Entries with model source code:
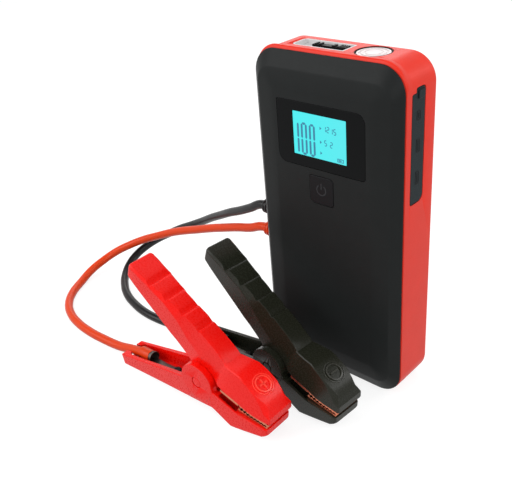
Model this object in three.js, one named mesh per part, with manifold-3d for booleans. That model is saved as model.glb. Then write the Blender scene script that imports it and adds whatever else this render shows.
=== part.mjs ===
// Jump starter pack with its plug-in jump lead and two battery clamps.
// Millimetres, +Z up. The origin is on the floor, under the centre of the pack.
// +X is to the right of the display, -Y is the side that the display faces.
import * as THREE from 'three';
import { mergeVertices } from 'three/addons/utils/BufferGeometryUtils.js';
import Module from 'manifold-3d';

const wasm = await Module();
wasm.setup();

// ---------------------------------------------------------------- driving dimensions
const GAP = 0.3;                       // clearance between neighbouring pieces

const PACK_WIDTH = 87.5;
const PACK_HEIGHT = 180;
const PACK_DEPTH = 33;                 // red tub and black front together
const CORNER = 13.3;                   // corner radius seen from the front
const WALL = 2;
const FRONT_BULGE = 5.9;               // how far the black front stands out of the red tub
const RIM_RISE = 1.3;                  // height of the ridge behind the tub's upper front edge

const BACK = PACK_DEPTH / 2;           // outer face of the back wall
const RIM = -BACK + FRONT_BULGE;       // plane of the red tub's front edge
const FACE = -BACK;                    // flat face of the black front
const FACE_INNER = FACE + WALL;
const SIDE = PACK_WIDTH / 2;
const BACK_INNER = BACK - WALL;

const WINDOW = { width: 52.5, low: 124.5, high: 157.5, round: 5, sharp: [1.2, 1.8], thick: 1.5 };
const SCREEN = { width: 34, low: 129, high: 153 };
const BUTTON = { width: 14.4, low: 105.9, high: 121, rounds: [3, 1.5, 2.2, 1], travel: 0.8 };
const BOARD = { front: -6.5, thick: 1.6, low: 98, high: 170, left: -36, right: 38.5 };

const CELL = { left: -22.5, right: 36, low: 14, high: 95, thick: 5.8, count: 4 };
const FRONT_PAD = { right: 27, low: 17, high: 93, thick: 2.6 };

const SCREW_X = 35;
const SCREW_Z = [8.7, PACK_HEIGHT - 8.7];

const TORCH = { x: 17, y: 4, radius: 8.2, ring: 8.85, hole: 9.1 };
const SWITCH = { left: -27.5, right: 4, front: -2, back: 10, travel: 7 };

const COVER = { low: 112.2, high: 166, tab: 168.2, front: -5.5, back: 5.3, tabFront: -1.9, thick: 1.6 };
const PORTS = [
  { name: 'usb_a_socket_1', z: 125, height: 13.2, width: 5.7 },
  { name: 'usb_a_socket_2', z: 141, height: 13.2, width: 5.7 },
  { name: 'usb_c_socket', z: 155.5, height: 9, width: 3.4 },
];

const JACK = { y: 8.4, z: 71, pitch: 15, halfWidth: 4.6, halfHeight: 13.6, depth: 13.2 };
const PLUG_BODY = 8.2;                 // length of the plug outside the pack
const BOOT = 9.4;                      // length of each tapered boot

const CABLE = 5.5;                     // outer diameter of both cables
const PIVOT = 19.5;                    // height of a clamp's pivot over the floor

const RED_CLAMP = { x: -35.6, y: -74.1, turn: 1.35 };
const BLACK_CLAMP = { x: -12.8, y: -42, turn: -3.9 };

// Cable routes, from the plug's boots to the lugs in the clamps.
const RED_ROUTE = [
  [-60.2, 8.4, 63.5], [-67, 8.4, 62.8], [-77, 8.5, 58.9], [-88.5, 9, 55.5], [-102, 9.5, 51], [-115.5, 9.5, 46.5],
  [-129, 9.5, 41.5], [-142, 9, 37], [-155, 8, 32], [-168, 5.5, 26.5], [-180, 1.5, 21.5],
  [-190, -4, 16.5], [-197.5, -11, 12], [-201.5, -20, 8], [-202, -31.5, 5], [-198, -44, 3],
  [-191, -56.5, 3], [-181.5, -66.5, 3], [-170, -73, 3], [-157, -76.6, 3], [-142.5, -78, 3],
  [-128.5, -77.6, 3], [-114, -76.6, 3.6], [-102, -75.7, 6], [-91.7, -75.4, 8.3],
];
const BLACK_ROUTE = [
  [-60.2, 8.4, 78.5], [-66.5, 8.4, 77.8], [-75.5, 9, 72.9], [-86, 10.5, 67.5], [-98.5, 13, 61.5], [-110.5, 16, 55],
  [-122.5, 18.5, 48.5], [-134.5, 20.5, 41.5], [-146.5, 21, 35], [-158.5, 19.5, 29],
  [-169, 16.5, 23], [-178, 12, 17.5], [-183.5, 6, 13], [-186, -1.5, 9], [-184, -10.5, 6],
  [-178, -20, 3.5], [-168.5, -28.5, 3], [-157, -35.5, 3], [-144, -40, 3], [-130, -42.5, 3],
  [-116.5, -42.5, 3], [-103, -40.5, 3], [-90.5, -38.2, 3.8], [-79, -37.5, 6],
  [-68.9, -38.2, 8.3],
];

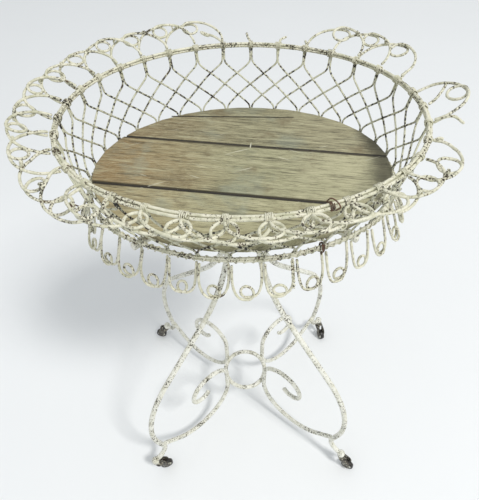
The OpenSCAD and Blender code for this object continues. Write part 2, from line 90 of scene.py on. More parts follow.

DIRECTIONS FOR THIS TASK: Write out the records above again, keeping each one identical to the original.

OUTPUT:
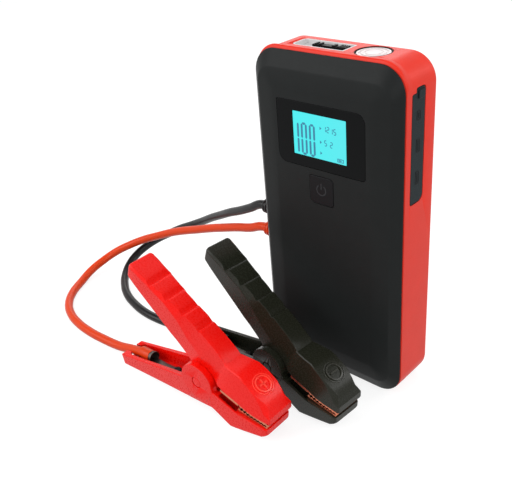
Model this object in three.js, one named mesh per part, with manifold-3d for booleans. That model is saved as model.glb. Then write the Blender scene script that imports it and adds whatever else this render shows.
=== part.mjs ===
// Jump starter pack with its plug-in jump lead and two battery clamps.
// Millimetres, +Z up. The origin is on the floor, under the centre of the pack.
// +X is to the right of the display, -Y is the side that the display faces.
import * as THREE from 'three';
import { mergeVertices } from 'three/addons/utils/BufferGeometryUtils.js';
import Module from 'manifold-3d';

const wasm = await Module();
wasm.setup();

// ---------------------------------------------------------------- driving dimensions
const GAP = 0.3;                       // clearance between neighbouring pieces

const PACK_WIDTH = 87.5;
const PACK_HEIGHT = 180;
const PACK_DEPTH = 33;                 // red tub and black front together
const CORNER = 13.3;                   // corner radius seen from the front
const WALL = 2;
const FRONT_BULGE = 5.9;               // how far the black front stands out of the red tub
const RIM_RISE = 1.3;                  // height of the ridge behind the tub's upper front edge

const BACK = PACK_DEPTH / 2;           // outer face of the back wall
const RIM = -BACK + FRONT_BULGE;       // plane of the red tub's front edge
const FACE = -BACK;                    // flat face of the black front
const FACE_INNER = FACE + WALL;
const SIDE = PACK_WIDTH / 2;
const BACK_INNER = BACK - WALL;

const WINDOW = { width: 52.5, low: 124.5, high: 157.5, round: 5, sharp: [1.2, 1.8], thick: 1.5 };
const SCREEN = { width: 34, low: 129, high: 153 };
const BUTTON = { width: 14.4, low: 105.9, high: 121, rounds: [3, 1.5, 2.2, 1], travel: 0.8 };
const BOARD = { front: -6.5, thick: 1.6, low: 98, high: 170, left: -36, right: 38.5 };

const CELL = { left: -22.5, right: 36, low: 14, high: 95, thick: 5.8, count: 4 };
const FRONT_PAD = { right: 27, low: 17, high: 93, thick: 2.6 };

const SCREW_X = 35;
const SCREW_Z = [8.7, PACK_HEIGHT - 8.7];

const TORCH = { x: 17, y: 4, radius: 8.2, ring: 8.85, hole: 9.1 };
const SWITCH = { left: -27.5, right: 4, front: -2, back: 10, travel: 7 };

const COVER = { low: 112.2, high: 166, tab: 168.2, front: -5.5, back: 5.3, tabFront: -1.9, thick: 1.6 };
const PORTS = [
  { name: 'usb_a_socket_1', z: 125, height: 13.2, width: 5.7 },
  { name: 'usb_a_socket_2', z: 141, height: 13.2, width: 5.7 },
  { name: 'usb_c_socket', z: 155.5, height: 9, width: 3.4 },
];

const JACK = { y: 8.4, z: 71, pitch: 15, halfWidth: 4.6, halfHeight: 13.6, depth: 13.2 };
const PLUG_BODY = 8.2;                 // length of the plug outside the pack
const BOOT = 9.4;                      // length of each tapered boot

const CABLE = 5.5;                     // outer diameter of both cables
const PIVOT = 19.5;                    // height of a clamp's pivot over the floor

const RED_CLAMP = { x: -35.6, y: -74.1, turn: 1.35 };
const BLACK_CLAMP = { x: -12.8, y: -42, turn: -3.9 };

// Cable routes, from the plug's boots to the lugs in the clamps.
const RED_ROUTE = [
  [-60.2, 8.4, 63.5], [-67, 8.4, 62.8], [-77, 8.5, 58.9], [-88.5, 9, 55.5], [-102, 9.5, 51], [-115.5, 9.5, 46.5],
  [-129, 9.5, 41.5], [-142, 9, 37], [-155, 8, 32], [-168, 5.5, 26.5], [-180, 1.5, 21.5],
  [-190, -4, 16.5], [-197.5, -11, 12], [-201.5, -20, 8], [-202, -31.5, 5], [-198, -44, 3],
  [-191, -56.5, 3], [-181.5, -66.5, 3], [-170, -73, 3], [-157, -76.6, 3], [-142.5, -78, 3],
  [-128.5, -77.6, 3], [-114, -76.6, 3.6], [-102, -75.7, 6], [-91.7, -75.4, 8.3],
];
const BLACK_ROUTE = [
  [-60.2, 8.4, 78.5], [-66.5, 8.4, 77.8], [-75.5, 9, 72.9], [-86, 10.5, 67.5], [-98.5, 13, 61.5], [-110.5, 16, 55],
  [-122.5, 18.5, 48.5], [-134.5, 20.5, 41.5], [-146.5, 21, 35], [-158.5, 19.5, 29],
  [-169, 16.5, 23], [-178, 12, 17.5], [-183.5, 6, 13], [-186, -1.5, 9], [-184, -10.5, 6],
  [-178, -20, 3.5], [-168.5, -28.5, 3], [-157, -35.5, 3], [-144, -40, 3], [-130, -42.5, 3],
  [-116.5, -42.5, 3], [-103, -40.5, 3], [-90.5, -38.2, 3.8], [-79, -37.5, 6],
  [-68.9, -38.2, 8.3],
];

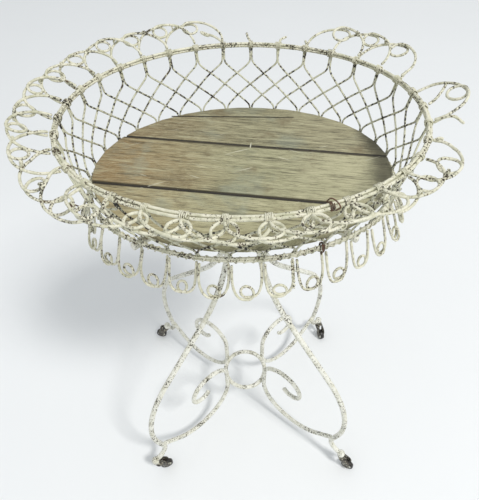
The OpenSCAD and Blender code for this object continues. Write part 2, from line 90 of scene.py on. More parts follow.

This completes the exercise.